For Givens it will be an opportunity to hear Obama on the anniversary of another storied event: the 45th anniversary of the Rev. Martin Luther King Jr.’s “I Have a Dream” speech at the March on Washington. Givens’ memory of that event is the car ride he took with his parents, who were driving from Detroit to the march.

“They dropped me off at my aunt’s house in Pittsburgh,” he recalled. “I grew up a kid of the civil rights movements, and I could have said ‘I went to the March on Washington.’ But I didn’t. They dropped me off in Pittsburgh.
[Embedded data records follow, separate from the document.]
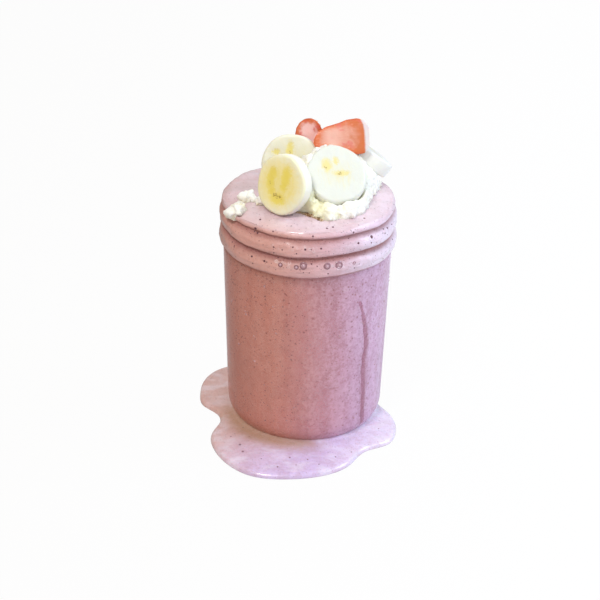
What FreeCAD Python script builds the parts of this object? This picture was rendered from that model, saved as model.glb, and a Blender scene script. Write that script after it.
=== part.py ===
import FreeCAD, Part
import math
import os
import Sketcher

# A milkshake in its glass jar.  The origin is on the axis of the jar, in the plane of its foot;
# +Z is up and -Y is the front.  All lengths are millimetres.

SIZES = (
    ("jar_height", 118.5, "foot to rim"),
    ("neck_radius", 39.8, "outside of the neck"),
    ("body_radius", 41.0, "outside of the body, below the shoulder"),
    ("base_radius", 39.3, "outside of the body, above the heel"),
    ("glass_wall", 2.6, "wall of the body and the neck"),
    ("glass_floor", 3.0, "glass in the middle of the floor"),
    ("heel_radius", 11.0, "rounding between the body and the foot"),
    ("foot_width", 2.6, "flat ring that the jar stands on"),
    ("push_up", 2.0, "hollow under the floor"),
    ("shoulder_drop", 21.5, "rim down to the top of the shoulder"),
    ("shoulder_height", 3.5, "body to neck"),
    ("bead_drop", 17.0, "rim down to the crest of the bead"),
    ("bead_height", 5.2, "bead, along the neck"),
    ("bead_rise", 1.8, "bead, out of the neck"),
    ("thread_drop", 7.0, "rim down to the crest of the thread"),
    ("thread_height", 4.2, "thread, along the neck"),
    ("thread_rise", 1.7, "thread, out of the neck"),
    ("coat", 1.3, "milkshake on the crests of the neck"),
    ("groove_coat", 1.5, "milkshake in the groove under the rim"),
    ("waist_coat", 2.2, "milkshake in the groove between the rolls"),
    ("lip_drop", 23.1, "rim down to the lower edge of the overflow"),
    ("crown_rise", 4.0, "middle of the milkshake over the rim"),
    ("puddle_thickness", 2.6, "spilt milkshake round the foot"),
    ("puddle_width", 36.7, "foot to the farthest edge of the spill"),
    ("puddle_round", 2.0, "rounded edge of the spill"),
    ("slice_radius", 13.4, "banana slices"),
    ("slice_thickness", 7.5, "banana slices"),
    ("slice_round", 1.1, "soft edge of a banana slice"),
    ("berry_length", 22.0, "large strawberry half"),
    ("berry_radius", 8.0, "large strawberry half"),
    ("small_berry_length", 17.0, "small strawberry half"),
    ("small_berry_radius", 6.8, "small strawberry half"),
    ("cream_length", 27.0, "half of the whipped cream, left to right"),
    ("cream_depth", 20.0, "half of the whipped cream, front to back"),
    ("cream_height", 25.5, "whipped cream over the rim"),
    ("dab_radius", 4.2, "small dabs of cream"),
)

document = FreeCAD.newDocument("milkshake")
sheet = document.addObject("Spreadsheet::Sheet", "dims")
sheet.Label = "driving dimensions"
for row, (alias, number, note) in enumerate(SIZES, start=1):
    sheet.set(f"A{row}", alias)
    sheet.set(f"B{row}", str(number))
    sheet.setAlias(f"B{row}", alias)
    sheet.set(f"C{row}", note)
document.recompute()


class Term:
    """A length: the expression that binds it to the sheet, and its value now."""

    def __init__(self, text, value):
        self.text = text
        self.value = value

    def join(self, sign, other, value):
        return Term(f"({self.text} {sign} {term(other).text})", value)

    def __add__(self, other):
        return self.join("+", other, self.value + term(other).value)

    def __sub__(self, other):
        return self.join("-", other, self.value - term(other).value)

    def __mul__(self, other):
        return self.join("*", other, self.value * term(other).value)

    def __truediv__(self, other):
        return self.join("/", other, self.value / term(other).value)


def term(number):
    """A plain number as a Term; a Term stays as it is."""
    if isinstance(number, Term):
        return number
    return Term(repr(number), float(number))


def size(alias):
    """A driving dimension as a Term."""
    return Term(f"dims.{alias}", float(sheet.get(alias)))


def arc_radius(chord, bulge):
    """Radius of an arc that rises by bulge over its chord."""
    return (chord * chord / 4 + bulge * bulge) / (bulge * 2)


jar_height = size("jar_height")
neck = size("neck_radius")
wall = size("glass_wall")
heel = size("heel_radius")
heel_centre = size("base_radius") - heel
foot_outer = heel_centre + 3.3
foot_inner = foot_outer - size("foot_width")
heel_top = Term(f"sqrt({(heel * heel).text} - 3.3 * 3.3)", math.sqrt(heel.value ** 2 - 3.3 ** 2))
floor_top = size("push_up") + size("glass_floor")
shoulder_top = jar_height - size("shoulder_drop")
shoulder_bottom = shoulder_top - size("shoulder_height")
shoulder_step = size("body_radius") - neck
shoulder_radius = (shoulder_step * shoulder_step
                   + size("shoulder_height") * size("shoulder_height")) / (shoulder_step * 2)
bead_crest = jar_height - size("bead_drop")
thread_crest = jar_height - size("thread_drop")


def make_body(name, label):
    body = document.addObject("PartDesign::Body", name)
    body.Label = label
    return body


def make_sketch(body, name, role):
    """A sketch on one of the body's own origin planes."""
    plane = next(feature for feature in body.Origin.OriginFeatures if feature.Role == role)
    sketch = body.newObject("Sketcher::SketchObject", name)
    sketch.AttachmentSupport = [(plane, "")]
    sketch.MapMode = "FlatFace"
    return sketch


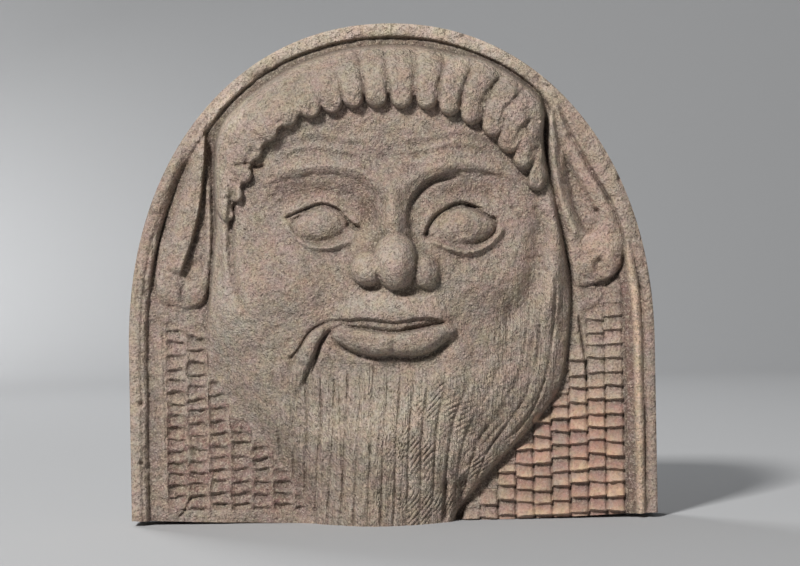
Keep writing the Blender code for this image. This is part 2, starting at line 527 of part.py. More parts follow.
def mane_column(slab, x0, x1, low, high, pitch, phase, lip, worn, chance):
    """One column of short locks like laid bricks, each with its lower lip standing over the next."""
    rows, z = [], low + phase - pitch
    while z < high + pitch:
        rows.append(z)
        z += pitch * chance.uniform(0.86, 1.14)
    rows = np.array(rows)
    tilt, lift = chance.uniform(-0.6, 0.6, len(rows)), chance.uniform(-0.3, 0.3, len(rows))
    box = slab.window(x0 - 0.5, low, x1 + 0.5, high + 1)
    x, z = slab.x[box], slab.z[box]
    across = (x - x0) / (x1 - x0)
    row = np.clip(np.searchsorted(rows, z.ravel()) - 1, 0, len(rows) - 2).reshape(z.shape)
    up = np.clip((z - rows[row] - tilt[row] * (across - 0.5)) / (rows[row + 1] - rows[row]), 0.0, 1.0)
    if worn:
        lens = 1.0 - np.abs(2.0 * across - 1.0) ** 3
        brick = 1.1 - 0.5 * lens - lip * lens * (0.5 - 0.5 * np.cos(2 * pi * up**0.7))
        over = smoothstep(4.0, 0.5, slab.depth[box])
    else:
        gap = np.exp(-((np.minimum(across, 1.0 - across) * (x1 - x0) / 0.6) ** 2))
        brick = lip * (1.0 - up) * smoothstep(-0.02, 0.13, up) - 1.5 * gap
        over = slab.depth[box] < 0.3
    fade = smoothstep(high + 1, high - 4, z)
    here = (across >= 0) & (across <= 1) & (z >= low) & (z <= high)
    slab.h[box] += np.where(here, (brick + lift[row]) * fade * over, 0.0)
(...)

Pittsburgh!”

The ranks of those who plan to just show up in Denver include a New York City lobbyist for social programs who said she had been energized by the Obama campaign to fight even harder for the poor; the head of an economic development program in South Los Angeles who said the campaign had rekindled emotions she hadn’t felt since the Rev. Jesse Jackson’s 1984 run for the presidency; and a Jackson, Miss., lawyer who wasn’t an Obama supporter but now finds herself drawn to the candidate and to Denver.

They will all have to work hard to achieve their dream.

The convention is expected to draw at least 50,000 people (5,000 delegates, 15,000 members of the media and 30,000 others) from out of state, and most of the area’s 42,000 hotel rooms are booked. In addition, a lion’s share of the tickets to Obama’s speech Thursday have been distributed to residents of such battleground states as Colorado, Nevada, Wyoming and New Mexico.

But where there’s a will, there’s a way. “There will be a large screen on the side of the convention center, and ‘watch parties’ ” are being staged throughout the city, said Jennifer Backus, a senior aide to the Obama campaign for the convention. “The goal is to bring as many people into the process as possible.”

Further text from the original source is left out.